Yes, a repeater or extender will halve the speed...it has only one receiver and transmitter, so it needs to listen then retransmit. It can't be doing those at the same time. If you could find an extender with two receivers (not seen one myself *smile*, but I'm not looking for one as I said), that would seem to solve the basic extender/repeater problem of decreasing the wireless speed so much.

Transmitting and receiving at the same time is not impossible. That is how all amateur radio repeaters work - they also have one transmitter and one receiver too*, though they do use slightly different input/output frequencies.

*Unless you meant one transceiver.
 
Buy ten[/URL] for £25.53 and sell the remaining seven locally to recover the shipping costs<G>!

--Dan in St. Louis

I like your style ;).
 
Transmitting and receiving at the same time is not impossible. That is how all amateur radio repeaters work - they also have one transmitter and one receiver too*, though they do use slightly different input/output frequencies.
Since the ham radio frequency separation in a typical repeater is less than 1% of the carrier frequency, massive traps are required to avoid receiver desensitization. The ones I am familiar with were physically resonant cavities perhaps a half meter tall and a quarter meter in diameter.

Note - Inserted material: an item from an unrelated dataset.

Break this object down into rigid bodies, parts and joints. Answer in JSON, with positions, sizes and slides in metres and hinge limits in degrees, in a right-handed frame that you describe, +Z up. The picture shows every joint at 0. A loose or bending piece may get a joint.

The cost of those and their relative size (even though the wavelengths are much shorter), prohibit WiFi radio from adopting the same technique. With typical transmitters being in the 80mW range no receiver desensitization can be afforded. So, WiFi is probably half-duplex.

Unless ......... 2.4GHz and 5GHz used simultaneously.

--Dan in St. Louis, WØNDA, ex-K9RWK, ex-WØQEV
 
Hi,
You are talking about diplexer. On VHF repeater the TX and RX frequency is 600KHz apart.
Tony, VE6CGX (HAM since 1960, ex-HM1AY)
 
Hi,
You are talking about diplexer. On VHF repeater the TX and RX frequency is 600KHz apart.
Tony, VE6CGX (HAM since 1960, ex-HM1AY)
Exactly, and more definitive. A diplexer is a specialized filter.

A 600KHz spacing at 147MHz is only 0.4%, thus requiring a high-Q filter. That is why large, low-loss cavities are used. Without them, the receiver would be desensitized (or more likely, at amateur radio transmit powers) destroyed.

We have drifted pretty far off the "small net builder" topic, but it has been fun and points out that what is learned in one engineering specialty usually shows up again in another.

--Dan in St. Louis
 
@Dan and Tony

Tnx for the info. Now I know how those suckers work.

73s de G4DWV/4X1LT
 
I wonder if "Super Power Supply" is also available on eBay-UK? They have a decent reputation, and may have already worked out the customs tax.

They have 2dB (4.5"), 6dB (7.5"), 7dB (11") and 9dB (15") models.

--Dan in St. Louis

Just a quickie question. In your experience, do the 15" models have a slack joint in that if placed at an angle, they say in place? A few nay-sayers on Amazon were complaining of this.

Thanks

DrT G4DWV/4X1LT
 
i wonder what would happen if you tried using one of these and plugging in 2 antennas to each point for a total of 6 lol

Try this.

--Dan in St. Louis
 
Beware your expectations:

Going from a 2 or 3dBi gain antenna to a 6 or 9dBi antenna (i.e., 3-4 more dB gain), is small compared to the typical path loss for indoor WiFi. That's often 70dB or more. So 4dBi improvement is a small percentage of the 70dB.

If the from-client-to-router signal is, say, 20dB weaker than you'd like (stronger signal = faster data rate and more fade margin), 3-4 dB won't make much improvement.
I suggest using a router whose firmware will display the active WiFi client list and the RSSI for each (router's received signal strength). A few do.